Merck, known as MSD outside the United States and Canada, announced that the U.S. Food and Drug Administration (FDA) has approved KEYTRUDA (pembrolizumab), the company’s anti-PD-1 (programmed death receptor-1) therapy, for the first-line treatment of patients with metastatic non-small cell lung cancer (NSCLC) whose tumors have high PD-L1 expression (tumor proportion score [TPS] of 50 percent or more) as determined by an FDA-approved test, with no EGFR or ALK genomic tumor aberrations. With this new indication, KEYTRUDA is now the only anti-PD-1 therapy to be approved in the first-line treatment setting for these patients. In addition, the FDA approved a labeling update to include data from KEYNOTE-010 in the second-line or greater treatment setting for patients with metastatic NSCLC whose tumors express PD-L1 (TPS of one percent or more) as determined by an FDA-approved test, with disease progression on or after platinum-containing chemotherapy. Patients with EGFR or ALK genomic tumor aberrations should have disease progression on FDA-approved therapy for these aberrations prior to receiving KEYTRUDA. In metastatic NSCLC, KEYTRUDA is approved for use at a fixed dose of 200 mg every three weeks until disease progression, unacceptable toxicity, or up to 24 months in patients without disease progression.

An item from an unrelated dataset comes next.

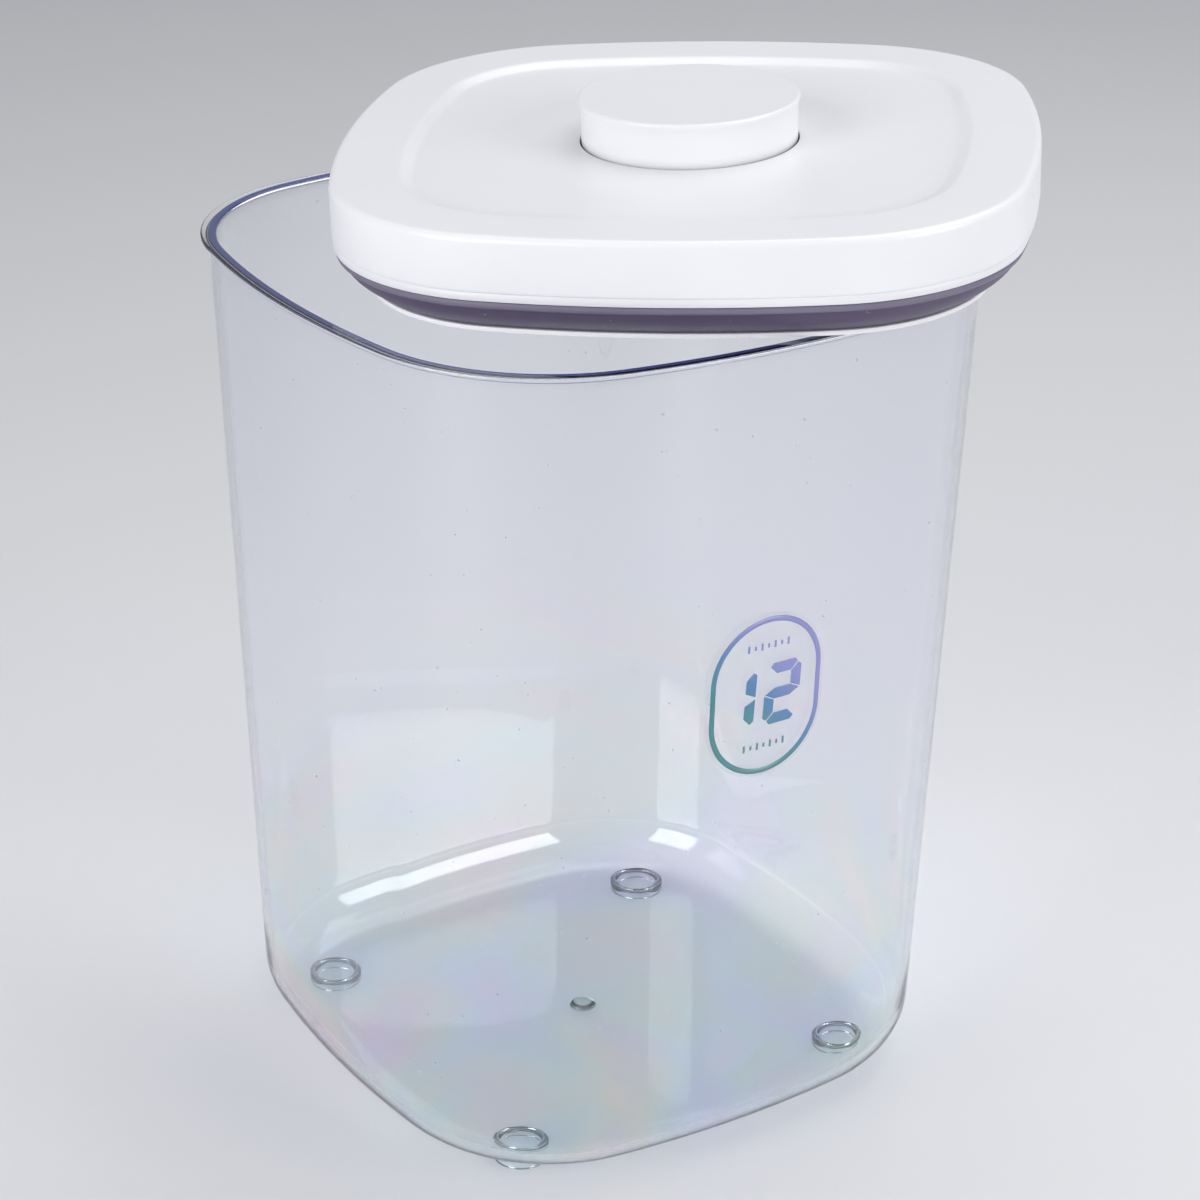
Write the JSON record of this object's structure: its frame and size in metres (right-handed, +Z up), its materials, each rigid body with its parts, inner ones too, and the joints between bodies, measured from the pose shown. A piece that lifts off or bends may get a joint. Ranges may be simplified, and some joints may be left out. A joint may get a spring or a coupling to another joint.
{
  "type": "pet food storage container",
  "caption": "Clear tapered rounded-square food storage tub with a loose push-button sealing lid lying askew on its rim.",
  "frame": {"origin": "on the floor under the middle of the tub", "axes": "+Z up, -Y out of the labelled front wall, +X to the right seen from the front"},
  "size_m": [0.2882, 0.2663, 0.3556],
  "materials": {
    "clear_plastic": "clear",
    "label_film": "printed film",
    "white_plastic": "satin",
    "frame_plastic": "satin",
    "button_plastic": "satin",
    "plate_plastic": "satin",
    "gasket_silicone": "matte",
    "inner_plastic": "moulded",
    "spring_steel": "drawn wire"
  },
  "bodies": {
    "tub": {"tub": "clear_plastic", "label": "label_film"},
    "lid": {"top_cover": "white_plastic", "lower_frame": "frame_plastic", "gasket": "gasket_silicone", "return_spring": "spring_steel", "lever_pins": "spring_steel"},
    "button": {"button": "button_plastic", "button_stem": "inner_plastic", "stem_screw": "spring_steel", "latch_blade": "inner_plastic"},
    "plate": {"pressure_plate": "plate_plastic"},
    "lever_1": {"lift_lever_1": "inner_plastic"},
    "lever_2": {"lift_lever_2": "inner_plastic"},
    "lever_3": {"lift_lever_3": "inner_plastic"},
    "lever_4": {"lift_lever_4": "inner_plastic"},
    "latch_pin": {"latch_pin": "spring_steel"}
  },
  "joints": [
    {"name": "lid_lift", "type": "slide", "parent": "tub", "child": "lid", "axis": [0, 0, 1], "range_m": [0, 0.15]},
    {"name": "button_press", "type": "slide", "parent": "lid", "child": "button", "axis": [0.0384, -0.0178, -0.9991], "range_m": [0, 0.013], "stiffness_N_per_m": 60, "springref_m": -0.012, "deforming": ["return_spring"]},
    {"name": "plate_lift", "type": "slide", "parent": "lid", "child": "plate", "axis": [-0.0384, 0.0178, 0.9991], "range_m": [0, 0.00418], "deforming": ["gasket"]},
    {"name": "lever_1_pivot", "type": "hinge", "parent": "lid", "child": "lever_1", "pos_m": [0.02977, 0.04173, 0.32775], "axis": [0.9937, 0.1062, 0.0363], "range_deg": [0, 55.52]},
    {"name": "lever_2_pivot", "type": "hinge", "parent": "lid", "child": "lever_2", "pos_m": [-0.01419, -0.01274, 0.32703], "axis": [-0.1055, 0.9942, -0.0218], "range_deg": [0, 55.52]},
    {"name": "lever_3_pivot", "type": "hinge", "parent": "lid", "child": "lever_3", "pos_m": [0.04022, -0.05669, 0.32991], "axis": [-0.9937, -0.1062, -0.0363], "range_deg": [0, 55.52]},
    {"name": "lever_4_pivot", "type": "hinge", "parent": "lid", "child": "lever_4", "pos_m": [0.08418, -0.00222, 0.33063], "axis": [0.1055, -0.9942, 0.0218], "range_deg": [0, 55.52]},
    {"name": "latch_pin_pivot", "type": "hinge", "parent": "lid", "child": "latch_pin", "pos_m": [0.04903, 0.00975, 0.32681], "axis": [0.628, 0.7781, 0.0103], "range_deg": [-4, 4], "stiffness_Nm_per_rad": 0.0005}
  ],
  "couplings": [
    {"joint": "plate_lift", "follows": "button_press", "ratio": 0.32146},
    {"joint": "lever_1_pivot", "follows": "button_press", "rad_per_m": 74.545},
    {"joint": "lever_2_pivot", "follows": "button_press", "rad_per_m": 74.545},
    {"joint": "lever_3_pivot", "follows": "button_press", "rad_per_m": 74.545},
    {"joint": "lever_4_pivot", "follows": "button_press", "rad_per_m": 74.545}
  ]
}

Immune-mediated adverse reactions occurred with KEYTRUDA including pneumonitis, colitis, hepatitis, endocrinopathies, and nephritis. Based on the severity of the adverse reaction, KEYTRUDA (pembrolizumab) should be withheld or discontinued and corticosteroids administered when appropriate. KEYTRUDA can also cause severe or life-threatening infusion-related reactions. Monitor patients for signs and symptoms of infusion-related reactions and for Grade 3 or 4 reactions, stop infusion and permanently discontinue KEYTRUDA. Based on its mechanism of action, KEYTRUDA can cause fetal harm when administered to a pregnant woman. Female patients of reproductive potential should be advised of the potential hazard to a fetus. For more information regarding immune-mediated and infusion-related adverse reactions and use in pregnancy, see “Selected Important Safety Information” below.
“KEYTRUDA improved survival, compared to traditional chemotherapy, in patients with non-small cell lung cancer whose tumors express high levels of PD-L1,” said Roger M. Perlmutter, M.D., Ph.D., president, Merck Research Laboratories. “The approval of KEYTRUDA for the first-line treatment of metastatic non-small cell lung cancer has the potential to change the treatment landscape for these patients.”
“With this new indication, KEYTRUDA can now be a first treatment option instead of chemotherapy for patients with metastatic non-small cell lung cancer whose tumors express high levels of PD-L1,” said Roy S. Herbst, M.D., Ph.D., professor of medicine and chief of medical oncology, Yale Cancer Center and Smilow Cancer Hospital at Yale New Haven. “These data reaffirm the importance of testing for PD-L1 expression in non-small cell lung cancer in order to identify those patients who are most likely to benefit from treatment with KEYTRUDA.”
Data Supporting First-Line Approval
The approval was based on data from KEYNOTE-024, a randomized, open-label, phase 3 study evaluating KEYTRUDA monotherapy compared to standard of care (SOC) platinum-containing chemotherapy for the treatment of patients with both squamous (18 percent) and non-squamous (82 percent) metastatic NSCLC. The study enrolled patients who had not received prior systemic chemotherapy treatment for their metastatic disease and whose tumors had high PD-L1 expression (TPS of 50 percent or more) and with no EGFR or ALK aberrations. The study randomized 305 patients to receive KEYTRUDA (200 mg every three weeks) or investigator-choice SOC platinum-based chemotherapy (pemetrexed+carboplatin, pemetrexed+cisplatin, gemcitabine+cisplatin, gemcitabine+carboplatin, or paclitaxel+carboplatin). Pemetrexed maintenance therapy was permitted for patients with non-squamous histologies. The primary endpoint was progression-free survival (PFS); additional efficacy outcome measures were overall survival (OS) and overall response rate (ORR).
Based on an interim analysis demonstrating KEYTRUDA (pembrolizumab) was superior compared to chemotherapy for both the primary endpoint of PFS and the secondary endpoint of OS, the trial was stopped early in June 2016 to give patients still on chemotherapy the opportunity to receive KEYTRUDA.
Findings demonstrated that KEYTRUDA reduced the risk of progression or death by 50 percent compared to chemotherapy (HR, 0.50 [95percent CI, 0.37, 0.68]; p<0.001). Additionally, KEYTRUDA resulted in a 40 percent reduction in the risk of death compared to chemotherapy (HR, 0.60 [95percent CI, 0.41, 0.89]; p=0.005).